Sense Organs.—The frog is well provided with sense organs. The eyes are large, globular, and placed at the side of the head. When they are closed, a delicate fold, or third eyelid, called the nictitating membrane, is drawn over each eye. Frogs probably see best moving objects at a few feet from them. Their vision is much keener than that of the fish. The external ear (tympanum) is located just behind the eye on the side of the body. Frogs hear sounds and distinguish various calls of their own kind, as is proved by the fact that frogs recognize the warning notes of their mates when any one is approaching. The inner ear also has to do with balancing the body as it has in fishes and other vertebrates. Taste and smell are probably not strong sensations in a frog or toad. They bite at moving objects of almost any kind when hungry. The long flexible tongue, which is fastened at the front, is used to catch insects. Experience has taught these animals that moving things, insects, worms, and the like, make good food. These they swallow whole, the tiny teeth being used to hold the food. Touch is a well-developed sense. They also respond to changes in temperature under water, remaining there in a dormant state for the winter when the temperature of the air becomes colder than that of the water.
Breathing.—The frog breathes by raising and lowering the floor of the mouth, pulling in air through the two nostril holes. Then the little flaps over the holes are closed, and the frog swallows this air, forcing it down into the baglike lungs. The skin is provided with many tiny blood vessels, and in winter, while the frogs are dormant at the bottom of the ponds, it serves as the only organ of respiration.
Internal organs of a frog: M, mouth; T, tongue; Lu, lungs; H, heart; St, stomach; I, small intestine; L, liver; G, gall bladder; P, pancreas; C, cloaca; B, urinary bladder; S, spleen; K, kidney; Od, oviduct; O, ovary; Br, brain; Sc, spinal cord; Ba, back bone.
The Food Tube and its Glands.—The mouth leads like a funnel into a short tube, the gullet. On the lower floor of the mouth can be seen the slitlike glottis leading to the lungs. The gullet widens almost at once into a long stomach, which in turn leads into a much coiled intestine. This widens abruptly at the lower end to form the large intestine. The latter leads into the cloaca (Latin, sewer), into which open the kidneys, urinary bladder, and reproductive organs (ovaries or spermaries). Several glands, the function of which is to produce digestive fluids, open into the food tube. These digestive fluids, by means of the ferments or enzymes contained in them, change insoluble food materials into a soluble form. This allows of the absorption of food material through the walls of the food tube into the blood. The glands (having the same names and uses as those in man) are the salivary glands, which pour their juices into the mouth, the gastric glands in the walls of the stomach, and the liver and pancreas, which open into the intestine.

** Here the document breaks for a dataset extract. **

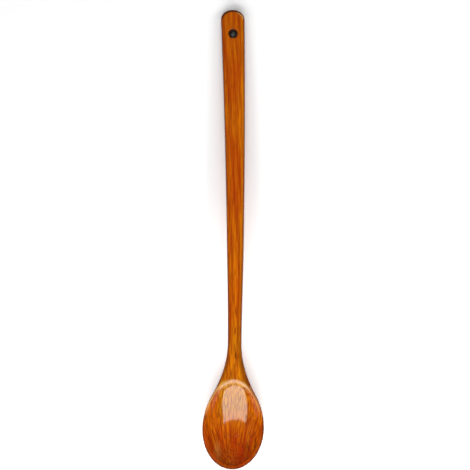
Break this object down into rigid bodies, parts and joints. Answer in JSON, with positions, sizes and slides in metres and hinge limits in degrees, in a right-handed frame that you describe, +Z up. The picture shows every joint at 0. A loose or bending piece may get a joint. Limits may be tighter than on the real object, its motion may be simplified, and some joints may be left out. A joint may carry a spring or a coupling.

Circulation.—The frog has a well-developed heart, composed of a thick-walled muscular ventricle and two thin-walled auricles. The heart pumps the blood through a system of closed tubes to all parts of the body. Blood enters the right auricle from all parts of the body; it then contains considerable carbon dioxide; the blood entering the left auricle comes from the lungs, hence it contains a considerable amount of oxygen. Blood leaves the heart through the ventricle, which thus pumps some blood containing much and some containing little oxygen. Before the blood from the tissues and lungs has time to mix, however, it leaves the ventricle and by a delicate adjustment in the vessels leaving the heart most of the blood containing much oxygen is passed to all the various organs of the body, while the blood deficient in oxygen, but containing a large amount of carbon dioxide, is pumped to the lungs, where an exchange of oxygen and carbon dioxide takes place by osmosis.
In the tissues of the body wherever work is done the process of burning or oxidation must take place, for by such means only is the energy necessary to do the work released. Food in the blood is taken to the muscle cells or other cells of the body and there oxidized. The products of the burning—carbon dioxide—and any other organic wastes given off from the tissues must be eliminated from the body. As we know, the carbon dioxide passes off through the lungs and to some extent through the skin of the frog, while the nitrogenous wastes, poisons which must be taken from the blood, are eliminated from it in the kidneys.
Change of Form in Development of the Frog.—Not all vertebrates develop directly into an adult. The frog, for example, changes its form completely before it becomes an adult. This change in form is known as a metamorphosis. Let us examine the development of the common leopard frog.
Development of a frog. 1, two cell stage; 2, four cell stage; 3, 8 cells are formed, notice the upper cells are smaller; in (4) the lower cells are seen to be much larger because of the yolk; 5, the egg has continued to divide and has formed a gastrula; 6, 7, the body is lengthening, head is seen at the right hand end; 8, the young tadpole with external gills; 9, 10, the gills are internal, hind legs beginning to form; 11, the hind legs show plainly; 12, 13, 14, later stages in development; 15, the adult frog. Figures 1, 2, 3, 4, 5, 6, and 7 are very much enlarged. (Drawn after Leukart and Kny by Frank M. Wheat.)